One of my group mates spent hours drawing and looking at graph after graph, counting vertices, faces and edges, until he came up with an equation relating them all. Our study group was so proud of his result - it was HUGE. I was envious of his dedication and discovery. (To this day, I think of it as the Wilmot Equation, not Euler's Formula.) That was math. That was what it meant to do math.


I promise I'm not really straying from my quotes. Yes, problems were given to us, but they were only the starting point. David encouraged us to extend and expand the problems, go down a variety of different paths, and ask more questions. We became curious, and more curious, as we found more answers. And every problem built upon the one before. The definitions, rules and explanations from one problem guided us and pushed us on the next one. Sometimes something forgotten would pop back up. It was like finding those little tricks, but so much bigger, so much more meaningful. There's nothing like it to make you feel like a genius and an idiot all at once.
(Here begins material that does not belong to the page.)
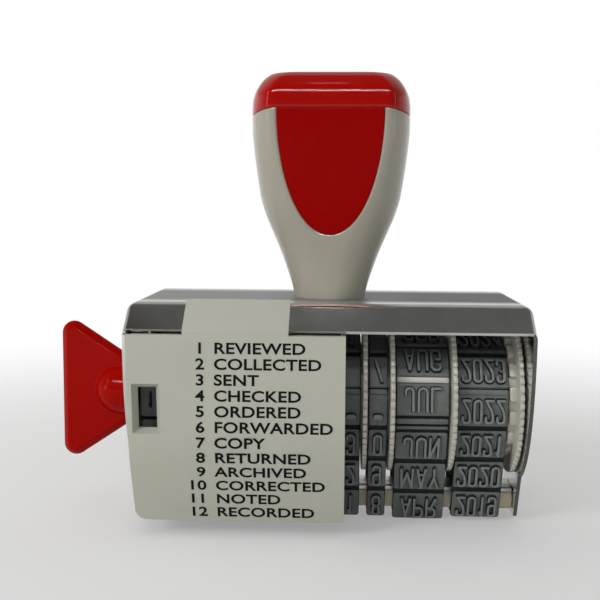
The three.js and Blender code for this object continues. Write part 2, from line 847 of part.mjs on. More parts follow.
function handleBodySolid() {
  const core = handleForm(plaqueThickness + plaqueGap);
  let body = handleForm(0);
  for (const side of [-1, 1]) {
    body = body.subtract(plaquePrism(plaqueGap, side).subtract(core));
    const x = (side * handlePegSpacing) / 2;
    body = body.add(barUpright(handlePegRadius, roofUnder, roofTop + sheet, x));
  }
  const spigotFloor = handleSeamHeight - capSpigotDepth - seatGap;
  return body
    .subtract(boxBetween(
      [-capSpigotHalfWidth - seatGap, -capSpigotHalfDepth - seatGap, spigotFloor],
      [capSpigotHalfWidth + seatGap, capSpigotHalfDepth + seatGap, handleSeamHeight + cutOverrun],
    ))
    .subtract(barUpright(screwRadius + fixedGap, roofUnder - cutOverrun, screwBoreTop));
}

function handleCapSolid() {
  return capForm().add(boxBetween(
    [-capSpigotHalfWidth, -capSpigotHalfDepth, handleSeamHeight - capSpigotDepth],
    [capSpigotHalfWidth, capSpigotHalfDepth, handleSeamHeight + seatGap],
  ));
}

function handleScrewSolid() {
  const headTop = roofUnder - screwWasherThickness;
  return barUpright(screwHeadRadius, headTop - screwHeadHeight, headTop)
    .add(barUpright(screwRadius, headTop - screwHeadHeight / 2, roofTop + screwReach));
}

function washerUpright(radius, bore, low, high) {
  return barUpright(radius, low, high).subtract(barUpright(bore, low - cutOverrun, high + cutOverrun));
}

function axleWasherSolid() {
  const outer = frameRight + axleWasherThickness;
  return barAlongX(axleWasherRadius, frameRight, outer)
    .subtract(barAlongX(axleRadius + fixedGap, frameRight - cutOverrun, outer + cutOverrun));
}

// The assembly

addPart('frame', frameSolid(), 'chrome');
addPart('handle_body', handleBodySolid(), 'ivory');
addPart('handle_cap', handleCapSolid(), 'red');
addPart('front_plaque', plaqueSolid(-1), 'red');
addPart('back_plaque', plaqueSolid(1), 'red');
addPart('handle_screw', handleScrewSolid(), 'steel');
addPart('handle_screw_washer', washerUpright(
  screwWasherRadius,
  screwRadius + fixedGap,
  roofUnder - screwWasherThickness,
  roofUnder,
), 'steel');
addPart('axle', axleSolid(), 'steel');
addPart('axle_washer', axleWasherSolid(), 'steel');
addPart('print_shoe', shoeSolid(), 'shoe');
addPart('shoe_strip', stripSolid(), 'steel');
addPart('phrase_cover', coverSolid(), 'cover');
addPart('phrase_knob', phraseKnobSolid(), 'red');
addPart('phrase_drum', phraseDrumSolid(), 'wheel');
addPart('phrase_band', bandSolid(phraseLeft, phraseRight), 'rubber');
for (const dial of dials) {
  addPart(`${dial.name}_wheel`, dialSolid(dial), 'wheel');
  addPart(`${dial.name}_band`, bandSolid(dial.bandLeft, dial.bandRight), 'rubber');
}

export default stamp;
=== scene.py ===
import math

import bmesh
import bpy
import numpy as np
from mathutils import Matrix, Vector


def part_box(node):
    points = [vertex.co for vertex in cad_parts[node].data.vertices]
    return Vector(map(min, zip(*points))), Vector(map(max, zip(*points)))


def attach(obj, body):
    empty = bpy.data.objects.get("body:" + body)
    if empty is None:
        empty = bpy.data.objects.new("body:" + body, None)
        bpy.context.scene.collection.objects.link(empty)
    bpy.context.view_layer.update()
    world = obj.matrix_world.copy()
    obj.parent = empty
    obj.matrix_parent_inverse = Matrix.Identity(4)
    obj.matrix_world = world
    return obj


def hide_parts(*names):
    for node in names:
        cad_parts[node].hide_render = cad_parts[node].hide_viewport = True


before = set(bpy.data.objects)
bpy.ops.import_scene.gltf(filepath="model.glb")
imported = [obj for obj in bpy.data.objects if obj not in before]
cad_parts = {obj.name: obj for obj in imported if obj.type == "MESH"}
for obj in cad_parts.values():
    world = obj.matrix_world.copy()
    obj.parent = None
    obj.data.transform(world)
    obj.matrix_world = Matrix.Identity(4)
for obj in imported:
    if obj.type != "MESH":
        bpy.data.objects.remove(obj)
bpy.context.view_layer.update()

# Sizes in this script are in millimetres. Meshes are made in them and scaled once.
MM = 0.001


def span(node):
    """Lowest and highest corner of a CAD node, in millimetres."""
    low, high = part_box(node)
    return low / MM, high / MM


# Places read from the frame
HALF_WIDTH, LIP_HALF_DEPTH, ROOF_TOP = span("frame")[1]
HANDLE_HALF_WIDTH, HANDLE_HALF_DEPTH, SEAM = span("handle_body")[1]
CAP_TOP = span("handle_cap")[1].z
RIM_LOW, RIM_HIGH = span("year_wheel")
AXLE_HEIGHT = (RIM_LOW.z + RIM_HIGH.z) / 2
RIM_RADIUS = (RIM_HIGH.z - RIM_LOW.z) / 2
DRUM_LEFT, DRUM_RIGHT = (corner.x for corner in span("phrase_drum"))
COVER_LOW, COVER_HIGH = span("phrase_cover")
KNOB_TIP = span("phrase_knob")[0].x
DIALS = ("year", "month", "day_units", "day_tens")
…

That, my friends, is real math. Not school math. REAL MATH. Mathematicians-turning-coffee-into-theorems math.


How do we get it into our schools?


Personally, I stole the research log from David. (Though he helped a bit - so is it just borrowing? I'm not giving it back!) I pose open questions to my students, and let them try stuff, play around, suggest ideas and shoot them down. I'm nowhere near as accomplished at "doing nothing" as David was, but I'm working on it.  I make up questions related to calculus, and ask them to play with them. I've gotten some beautiful definitions of tangent lines and explanations of how curves can have slope (without me introducing the topic first!), and I've gotten frustrated, stuck in the mud spinning the tires students. (It varies, depending on how willing they are to throw out how they've defined Math for all of these years...) I'm learning, slowly and painfully, how to scaffold the questions without making them obviously leading. I've got a loooong way to go on that. I need more calculus teachers in my circle of friends, so I can pick their brains.